È un breve testo di Mauro Staccioli ad aprire il volume dedicato ai suoi Anni di cemento 1968-1982 (Edizioni Il Ponte, pagg. 224, s.i.p.) e, al suo interno, è un’altrettanto breve dichiarazione a costituire la sintesi del suo approccio alla scultura: “Ho scelto il cemento, sempre pesante, faticoso e concreto, perché l’ho appreso in casa, da mio padre carpentiere”. In poche parole, molti elementi: la connotazione del materiale, il riferimento all’artigianato, il legame con la storia individuale e quindi – anche se non si tratta di un’inferenza obbligata – con la Storia.

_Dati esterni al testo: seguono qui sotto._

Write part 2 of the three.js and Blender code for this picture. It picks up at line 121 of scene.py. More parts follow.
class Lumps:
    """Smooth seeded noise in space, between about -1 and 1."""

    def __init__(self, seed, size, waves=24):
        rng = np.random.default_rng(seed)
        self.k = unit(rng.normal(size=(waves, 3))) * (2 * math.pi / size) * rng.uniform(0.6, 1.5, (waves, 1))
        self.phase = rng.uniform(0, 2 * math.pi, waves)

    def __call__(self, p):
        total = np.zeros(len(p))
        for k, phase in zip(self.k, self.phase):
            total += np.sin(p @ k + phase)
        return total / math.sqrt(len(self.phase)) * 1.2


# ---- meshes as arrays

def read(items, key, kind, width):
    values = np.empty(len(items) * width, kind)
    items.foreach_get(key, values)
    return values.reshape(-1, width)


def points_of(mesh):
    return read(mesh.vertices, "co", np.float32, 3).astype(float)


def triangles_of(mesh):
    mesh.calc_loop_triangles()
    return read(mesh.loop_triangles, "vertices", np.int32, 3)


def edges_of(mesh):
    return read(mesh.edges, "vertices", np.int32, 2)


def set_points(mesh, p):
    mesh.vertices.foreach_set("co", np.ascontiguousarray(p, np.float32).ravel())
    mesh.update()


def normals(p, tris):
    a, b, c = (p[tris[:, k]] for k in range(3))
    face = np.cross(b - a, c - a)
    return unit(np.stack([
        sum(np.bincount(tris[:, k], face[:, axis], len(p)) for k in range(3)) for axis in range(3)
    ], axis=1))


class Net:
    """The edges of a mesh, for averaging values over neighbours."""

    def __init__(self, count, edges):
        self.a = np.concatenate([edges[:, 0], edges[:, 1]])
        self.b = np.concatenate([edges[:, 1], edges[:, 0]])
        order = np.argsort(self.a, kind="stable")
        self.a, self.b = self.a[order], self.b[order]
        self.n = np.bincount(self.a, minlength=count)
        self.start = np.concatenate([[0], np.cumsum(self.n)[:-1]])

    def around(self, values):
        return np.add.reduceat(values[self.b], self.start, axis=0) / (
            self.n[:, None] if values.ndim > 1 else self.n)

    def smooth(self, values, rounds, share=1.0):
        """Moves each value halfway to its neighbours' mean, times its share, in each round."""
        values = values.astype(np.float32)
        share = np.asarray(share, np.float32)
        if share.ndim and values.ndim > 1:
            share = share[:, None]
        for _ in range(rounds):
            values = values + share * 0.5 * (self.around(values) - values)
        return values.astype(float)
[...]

Il libro presentato qui è un catalogo legato a una mostra tenutasi contemporaneamente alla Galleria Il Ponte di Firenze e alla Galleria Niccoli di Parma. Ma è soprattutto, come sottolinea Andrea Alibrandi, la prima pietra posta alla base dell’attività dell’Archivio Mauro Staccioli, e dunque una sorta di spaccato di quel che sarà il catalogo generale dell’opera dell’artista. Ragion per cui il lavoro compiuto è di natura scientifica, frutto di una ricerca minuziosa. E complicata, poiché molti degli interventi di Staccioli realizzati in quegli anni sono dispersi o smantellati, ed è quindi stato necessario far ricorso in maniera massiccia a materiale preparatorio e/o documentario.

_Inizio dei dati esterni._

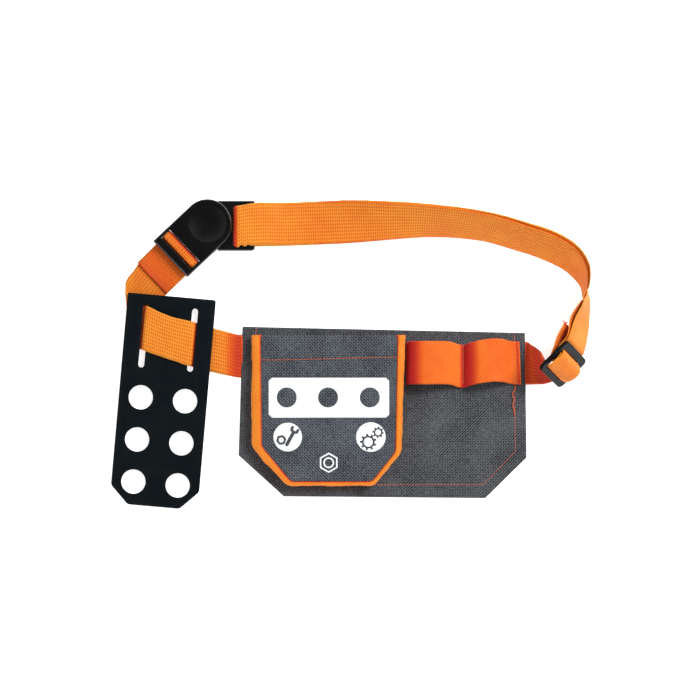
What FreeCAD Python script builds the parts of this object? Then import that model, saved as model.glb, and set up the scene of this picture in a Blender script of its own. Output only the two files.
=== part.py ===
"""Child's toy tool belt, laid on a table with the panel face up. Units are millimetres.

+X runs along the panel, +Y from the panel towards the waist loop, +Z is up. The origin is at the
middle of the panel's back face, which lies on the table.
"""

import FreeCAD
import Part
import Mesh
import os
from math import cos, radians, sin

from FreeCAD import Vector

# Webbing
WEB_WIDTH = 38.0
WEB_THICK = 1.4
LAYER_STEP = 2.0  # spacing of two strands that lie on each other, centre to centre
TABLE_GAP = 0.3  # the lower edge of a strand that stands on the table

# Panel of two canvas sheets, with the belt between them
PANEL_OUTLINE = [(-124, 76), (126, 70.5), (127.5, -40), (91, -75.8), (-87.5, -74.3), (-127.5, -38)]
BACK_THICK = 1.2
FRONT_TOP = 3.6
BELT_LEFT_Y = 49.9  # the belt's centre line at the panel's two ends
BELT_RIGHT_Y = 43.7
TUNNEL_GAP = 0.1
BELT_Z = BACK_THICK + TUNNEL_GAP + WEB_THICK / 2
BELT_END_X = 127.2  # where the belt behind the panel ends on each side

# Pocket
POCKET_FOOT = [(-115.5, 67.7), (-115.5, -29.5), (-83.7, -64.8), (-7.7, -64.8), (15.5, -38), (20.4, 67.7)]
POCKET_FACE = [(-109, 68.5), (-109, -28), (-81, -59.5), (-10.5, -59.5), (10, -36), (13.5, 68.5)]
POCKET_DEPTH = 10.4
CANVAS_THICK = 1.2
GUSSET_THICK = 1.2
SHEET_GAP = 0.1
POCKET_OPEN_Z = FRONT_TOP + POCKET_DEPTH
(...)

Qui sta un altro un punto interessante: proprio come l’arte ha iniziato a un preciso momento del suo sviluppo a interessarsi alla propria processualità, così da qualche tempo alcuni musei (e un numero ridotto ma significativo di gallerie) ha iniziato a mostrare la documentazione legata al lavoro artistico. Lo si è visto ad esempio nella rassegna Le scatole viventi al Castello di Rivoli, ed è una componente basilare in questa doppia mostra. E si badi, non si tratta (soltanto) di legittimo scrupolo filologico, ma di facilitare una comprensione profonda del contesto fattuale e ideale in cui un lavoro prende forma.

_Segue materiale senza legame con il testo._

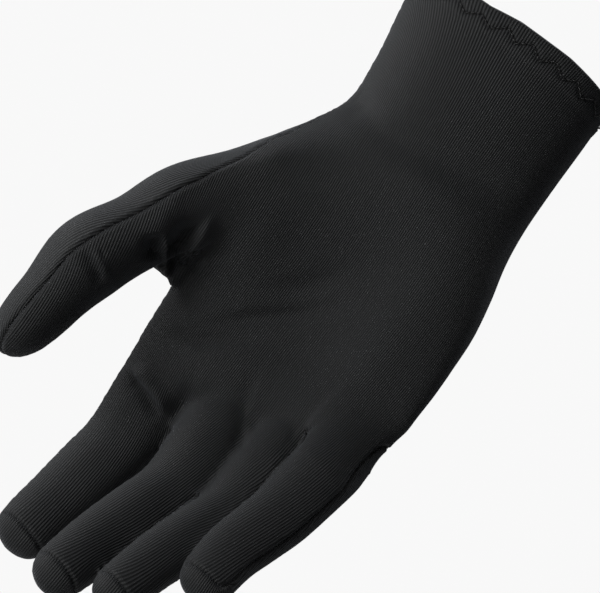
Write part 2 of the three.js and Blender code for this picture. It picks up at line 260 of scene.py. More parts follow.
def digitRings(digit, form):
    line, _ = digitLine(digit)
    shares = np.sin(np.linspace(0, math.pi / 2, formQuality["digitRings"])) ** 0.85
    spots = shares * (len(line) - 1)
    centres = np.stack([np.interp(spots, np.arange(len(line)), line[:, i]) for i in range(3)], 1)
    grad = unit(np.gradient(line, axis=0))
    ways = unit(np.stack([np.interp(spots, np.arange(len(line)), grad[:, i]) for i in range(3)], 1))
    values = smoothTable(form, shares)
    rings = []
    for centre, way, (wide, thick, rolled) in zip(centres, ways, values):
        side = unit(np.cross(way, [0, 1, 0]))
        turned = Matrix.Rotation(math.radians(digit["turn"] * rolled), 3, Vector(way))
        side = np.array(turned @ Vector(side))
        facing = unit(np.cross(way, side))
        w = max(0.2, wide * digit["scale"][1] * digit["size"]["width"] / 2)
        t = max(0.2, thick * digit["scale"][2] * digit["size"]["thickness"] / 2)
        rings.append(ringPoints(
            centre, side, facing, (w, w, t, t), formQuality["digitSides"], formQuality["digitSquare"],
        ))
    return rings


def webRings():
    rings = []
    at = np.linspace(webRows[0][0], webRows[-1][0], formQuality["webRings"])
    across, facing = np.array([1, 0, 0]), np.array([0, -1, 0])
    for along, v in zip(at, smoothTable(webRows, at)):
        wide, thick = v[2] * palm["width"] / 2, v[3] * palm["thickness"] / 2
        centre = inPalm(v[0], along, v[1])
        reach = (wide, wide, thick, thick)
        rings.append(ringPoints(centre, across, facing, reach, formQuality["webSides"], 1))
    return rings


def deselectAll():
    if bpy.context.object and bpy.context.object.mode != "OBJECT":
        bpy.ops.object.mode_set(mode="OBJECT")
    bpy.ops.object.select_all(action="DESELECT")


def makeActive(piece):
    deselectAll()
    piece.select_set(True)
    bpy.context.view_layer.objects.active = piece


# A closed limb: a filled circle, extruded from ring to ring.
def limbFrom(name, rings):
    deselectAll()
    sides = len(rings[0])
    bpy.ops.mesh.primitive_circle_add(vertices=sides, radius=0.01, fill_type="NGON", enter_editmode=True)
    limb = bpy.context.object
    limb.name = limb.data.name = name
    for number, ring in enumerate(rings):
        if number:
            bpy.ops.mesh.extrude_region_move(TRANSFORM_OT_translate={"value": (0, 0, 0.0001)})
        shape = bmesh.from_edit_mesh(limb.data)
        end = next(face for face in shape.faces if face.select)
        for corner, point in zip(end.verts, ring * mm):
            corner.co = point
        bmesh.update_edit_mesh(limb.data)
    bpy.ops.mesh.select_all(action="SELECT")
    bpy.ops.mesh.normals_make_consistent(inside=False)
    bpy.ops.object.mode_set(mode="OBJECT")
    return limb


def applyModifier(piece, kind, **settings):
    modifier = piece.modifiers.new(kind.lower(), kind)
    for key, value in settings.items():
        setattr(modifier, key, value)
    makeActive(piece)
    bpy.ops.object.modifier_apply(modifier=modifier.name)


# A new piece from points (mm) and faces.
def newPiece(name, spots, shape):
    mesh = bpy.data.meshes.new(name)
    mesh.from_pydata([tuple(p) for p in spots * mm], [], shape)
    piece = bpy.data.objects.new(name, mesh)
    bpy.context.scene.collection.objects.link(piece)
    return piece


def faceOutwards(piece):
    makeActive(piece)
    bpy.ops.object.mode_set(mode="EDIT")
    bpy.ops.mesh.select_all(action="SELECT")
    bpy.ops.mesh.normals_make_consistent(inside=False)
    bpy.ops.object.mode_set(mode="OBJECT")
    bpy.ops.object.shade_smooth()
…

Tornando al libro, da segnalare il preciso saggio critico firmato da Bruno Corà, analisi social-formale dello sviluppo della poetica dello scultore volterrano nell’arco di quella fondamentale quindicina d’anni. Uno sviluppo coerente che attraversa gli anni più difficili e fecondi del nostro Paese, e che Staccioli ha saputo interpretare con una partecipazione tutta da ri-valorizzare.
Non si parla tanto – forse troppo – di Nuovo Realismo? Si osservino allora le punte e le barriere, i muri e i fossi del toscano, che mai si sottraggono al confronto con l’ambiente circostante, anche qualora sia necessario farlo in maniera conflittuale. Ecco, di questo realismo “proattivo” abbiamo bisogno, e lo studio dell’opera di Staccioli può esserne un ottimo viatico.